Print the first line of the material below and each line after it, exactly as written, ending with the line that contains "at the back.".

[start of Extracted entries]

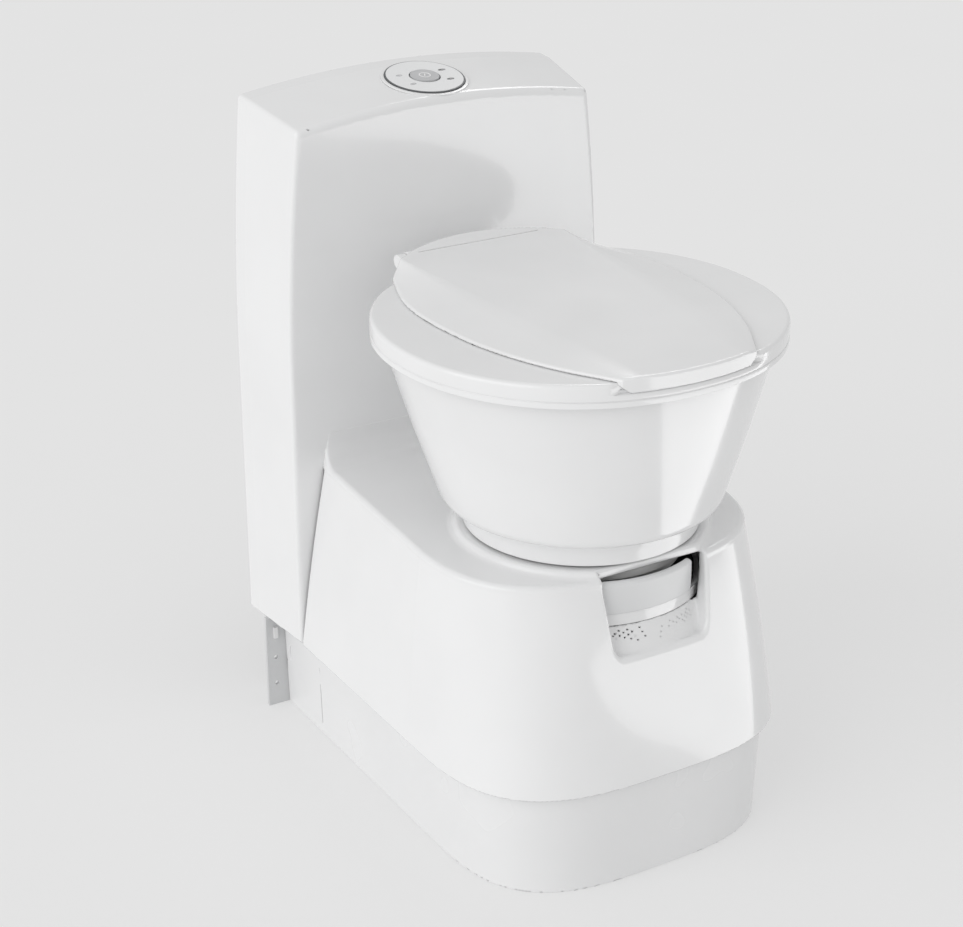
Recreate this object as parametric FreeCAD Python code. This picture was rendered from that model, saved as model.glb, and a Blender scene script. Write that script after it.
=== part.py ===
"""Cassette toilet with a swivelling bowl, a tall flush console and a waste tank that slides out at the back.

Units are millimetres, +Z is up, -Y is the front, and the origin is the middle of the footprint on the floor.
"""
import FreeCAD, Part
import math
import os

V = FreeCAD.Vector
UP = V(0, 0, 1)
ACROSS = V(1, 0, 0)
BACK = V(0, 1, 0)

# ---- driving dimensions ------------------------------------------------------------------------
FRONT_Y = -287.0            # foremost point: the front of the seat and lid
REAR_Y = 287.0              # back of the console, against the wall
WALL = 3.2                  # moulded plastic wall
GAP = 0.3                   # clearance between pieces on different bodies
EDGE_STEPS = 16             # points along a rounded outline
AXIS_Y = -97.4              # swivel axis of the bowl, at x = 0

# base tray
BASE_HALF = 177.6
BASE_DRAFT = 3.3
BASE_DEPTH = 164.3
BASE_CENTRE_Y = -92.8
BASE_POWER = 3.19
BASE_TOP = 118.0
FLOOR_T = 4.0
FLANGE_Y = 247.5            # front of the rear frame plate
FLANGE_T = 4.0
FLANGE_HALF = 203.5

# bench cover
SKIRT_Z = 116.3
SKIRT_HALF = 196.65
SKIRT_DEPTH = 185.3
SKIRT_CENTRE_Y = -81.6
SKIRT_POWER = 3.15
BENCH_Z = 330.0
BENCH_HALF = 178.0
BENCH_DEPTH = 150.0
BENCH_CENTRE_Y = -75.0
BENCH_POWER = 2.6
BENCH_REAR_HALF = 161.0
BENCH_REAR_Y = 170.8
BENCH_EDGE_R = 10.0
BOSS_R = 130.0
BOSS_TOP = 337.0
NECK_HOLE_R = 112.0
RECESS_X = 6.0              # the recess sits a little to the right of the middle
RECESS_TOP_HALF = 62.0
RECESS_FOOT_HALF = 54.0
RECESS_FOOT_Z = 250.0
RECESS_BACK_Y = -213.0
RECESS_SIDE_Z = 318.0       # above this the recess has upright sides
RAMP_FOOT_Y = -243.0        # the floor of the recess slopes up from here to the deck
RAMP_HEAD_Y = -227.0

# console
CONSOLE_FRONT_Y = 171.0
CONSOLE_CREASE_Y = 266.0
CONSOLE_FOOT_Z = 116.0
CONSOLE_HALF = (195.0, 203.0, 204.0)        # half width at the front, the crease and the back
CONSOLE_TAPER = (17.5, 13.5, 13.5)          # how much narrower each is at the top corners
CONSOLE_CREST = (719.3, 735.0, 736.5)       # height of each at the middle
ARCH = 16.0                                 # how far the top falls from the middle to its corners
TAPER_Z = 450.0
TAPER_POWER = 1.8
TOP_TILT = math.degrees(math.atan2(CONSOLE_CREST[1] - CONSOLE_CREST[0], CONSOLE_CREASE_Y - CONSOLE_FRONT_Y))
TANK_BAY_TOP = 252.0
PANEL_Y = 221.5
PANEL_Z = 727.7
BACK_SCREWS = [(x, z) for x in (-185, 185) for z in (310, 440, 580)]
INLET_X = 150.0             # water inlet at +x and cable gland at -x, both through the back
INLET_Z = 285.0
LIGHT_TURNS = (-35, 20, 160, 215)           # indicator windows round the flush button, in degrees
LIGHT_R = 2.6
LIGHT_RING_R = 28.0

# bowl
FOOT_R = 122.2
FOOT_Z = 339.5
BOWL_FOOT_Z = 366.0
BOWL_FOOT_R = 143.8
BOWL_RIM_Z = 540.0
BOWL_RIM_HALF = 197.5
BOWL_RIM_DEPTH = 190.0
OVAL_CENTRE_Y = -87.2
OVAL_POWER = 2.12
OUTLET_R = 31.0
SPIGOT_R = 34.5
SPIGOT_FOOT_Z = 296.0
SUMP_R = 62.0               # where the liner's cone meets the dished sump
SUMP_Z = 362.0
LINER_R = 143.0
LINER_TOP_Z = 541.0
LINER_T = 5.0

# seat and lid
SEAT_HALF = 207.3
SEAT_DEPTH = 199.8
SEAT_FOOT_Z = 535.7
SEAT_TOP_Z = 559.0
SEAT_HOLE_HALF = 118.0
SEAT_HOLE_DEPTH = 138.0
SEAT_HOLE_Y = -97.0
SEAT_REAR_CUT_Y = 76.0
SEAT_REAR_CUT_Z = 547.0
HINGE_Y = 119.0
HINGE_Z = 566.0
HINGE_R = 8.5
PIN_R = 4.0
HINGE_HALF = 72.0
KNUCKLE = 10.0
LID_FRONT_HALF = 79.0
LID_REAR_Y = 110.0
LID_REAR_HALF = 100.0
LID_SIDE = ((124.5, 65), (146, 0), (147, -80), (138.5, -140), (118, -200), (88.5, -255))
LID_PADS = ((138.8, -118), (143.5, -20))
LID_CREASE_REAR_Z = 577.0
LID_CREASE_FRONT_Z = 565.0
LID_EDGE_Z = 565.0

# blade drive
DECK_R = 128.5
DECK_Z = 276.0
DECK_T = 4.0
RAMP_HEAD_Z = DECK_Z - 0.6  # the recess floor ends just under the deck
DECK_RIM_Z = 288.3
THROAT_R = 38.0
THROAT_WALL = 3.0
THROAT_FOOT_Z = 242.3
FLANGE_Z = 288.0
UNION_R = (60.0, 80.0)                      # inside and outside of the ring trough for flush water
UNION_MID_R = 70.0
UNION_TOP_Z = 303.0
LEVER_Z = 281.0
LEVER_T = 5.0
HANDLE_R = 131.3
HANDLE_T = 5.8
HANDLE_Z = (289.0, 325.0)
HANDLE_ARC = (-143.0, -65.7)                # degrees about the swivel axis, -90 is the front
LEVER_TURN = 40.0
CRANK_R = 110.0
CRANK_ANGLE = -90.0 + LEVER_TURN / 2
CRANK_PIN_R = 4.0
BLADE_TRAVEL = 2 * CRANK_R * math.sin(math.radians(LEVER_TURN / 2))
BLADE_R = 42.0
BLADE_Z = 224.0
BLADE_T = 3.0

# waste tank
TANK_HALF = 150.0
TANK_FRONT_Y = -185.0
TANK_REAR_Y = 222.0
TANK_FOOT_Z = 14.0
TANK_TOP_Z = 214.0
TANK_CORNER = 26.0
SHELF_Y = 156.0
SHELF_Z = 148.0
TANK_NECK_R = 34.0
WHEEL_R = 22.0
WHEEL_W = 15.0
WHEEL_X = 131.0
AXLE_R = 4.0
AXLE_Y = -160.0
AXLE_Z = FLOOR_T + WHEEL_R + GAP
SPOUT_X = 95.0
SPOUT_Y = 190.0
SPOUT_Z = 176.0
SPOUT_R = 19.0
SPOUT_REACH = 118.0
VENT_X = -112.0
GRIP_X = 141.0
GRIP_Z = 104.0
GRIP_ROD_R = 4.5


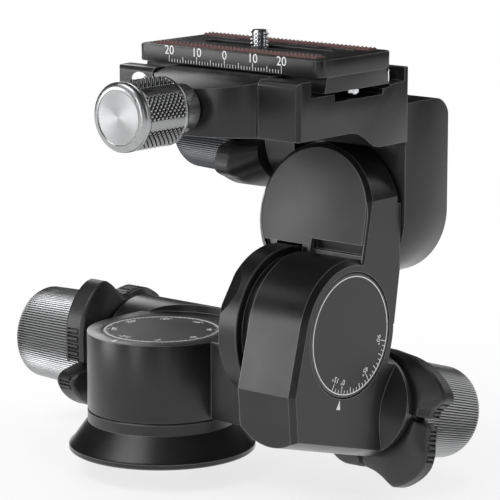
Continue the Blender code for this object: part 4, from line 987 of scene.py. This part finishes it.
def build_clamp_knob():
    # Six diamond-knurled pads with plain flutes between them, a polished rim and a turned end.
    around = 540
    count = 88
    full, end = CLAMP_KNOB_R, CLAMP_KNOB_T1
    start = CLAMP_KNOB_T0 + 1.6
    stop = end - 3.2

    def radius_at(turn, along, edge):
        pad = (turn - 18 + 30) % 60 - 30
        on_pad = min(1.0, max(0.0, (21.5 - abs(pad)) / 1.2))
        length = radians(turn) * full
        ridge = 2 * min(abs((length + along) / CLAMP_PITCH % 1 - 0.5),
                        abs((length - along) / CLAMP_PITCH % 1 - 0.5))
        depth = CLAMP_DEEP * max(0.0, 0.55 - ridge) / 0.55
        return full - edge * (on_pad * depth + CLAMP_FLUTE * (1 - on_pad))

    def rings(*rims):
        return [ring(along, radius, around) for along, radius in rims]

    rows = rings((end - 4, KNOB_BORE), (CLAMP_KNOB_T0, KNOB_BORE), (CLAMP_KNOB_T0, full - 0.8),
                 (CLAMP_KNOB_T0 + 0.3, full - 0.25), (CLAMP_KNOB_T0 + 0.8, full))
    for step in range(count + 1):
        along = start + (stop - start) * step / count
        edge = min(1.0, min(step, count - step) / 3)
        turns = [360 * i / around for i in range(around)]
        rows.append([(*polar(radius_at(turn, along, edge), turn), along) for turn in turns])
    rows += rings((stop + 0.5, full), (stop + 0.9, full - 0.35), (stop + 1.3, full),
                  (end - 1.2, full - 0.1), (end - 0.5, full - 0.7), (end - 0.1, full - 1.6),
                  (end, full - 2.3), (end - 0.35, full - 2.6), (end - 0.35, 0.05),
                  (end - 4, 0.05))
    knob = skin("clamp_knob_grip", rows, FRONT_FRAME)
    look = knurled("clamp_knurl", SILVER_TONE, 0.3, full, 0.0, start, stop)
    dress(knob, "clamp_drive", (look, "silver_aluminium"), "clamp_knob", 40)
    face = turned(
        "clamp_knob_end",
        [(0, end - 0.34), (full - 2.75, end - 0.34), (full - 2.8, end - 0.22), (0, end - 0.2)],
        FRONT_FRAME)
    dress(face, "clamp_drive", TURNED)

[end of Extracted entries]

Task answer ▸
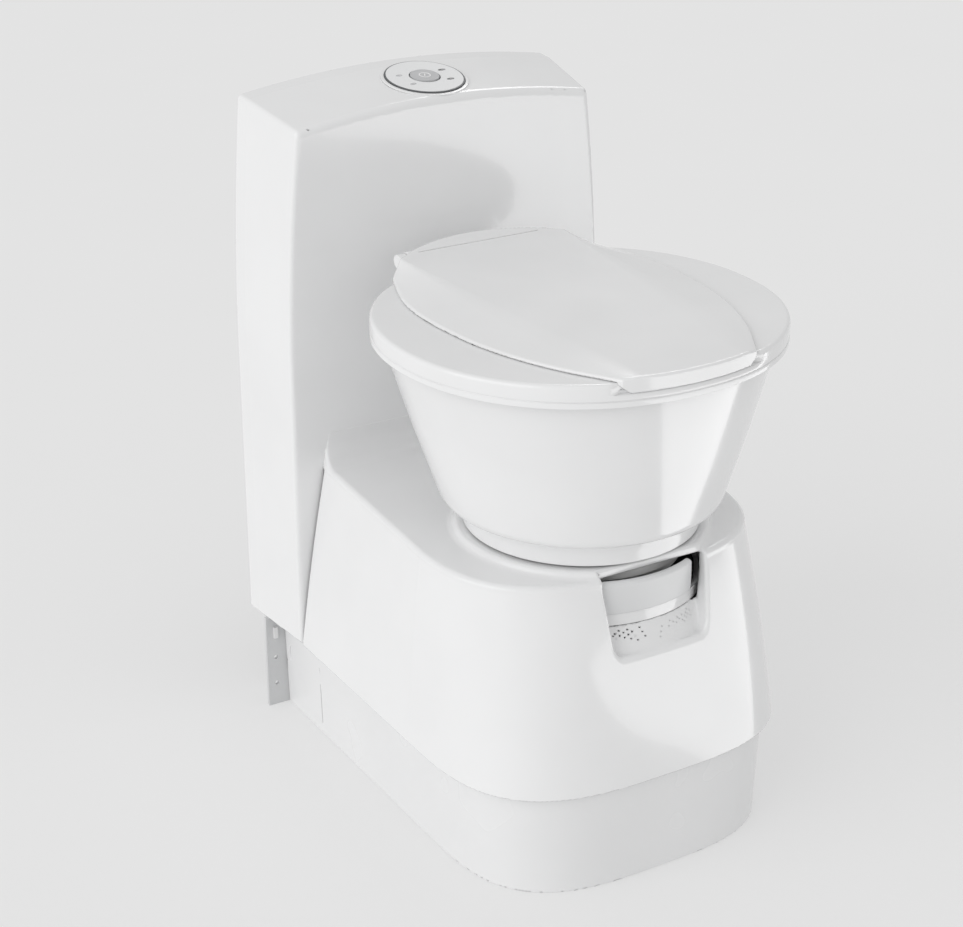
Recreate this object as parametric FreeCAD Python code. This picture was rendered from that model, saved as model.glb, and a Blender scene script. Write that script after it.
=== part.py ===
"""Cassette toilet with a swivelling bowl, a tall flush console and a waste tank that slides out at the back.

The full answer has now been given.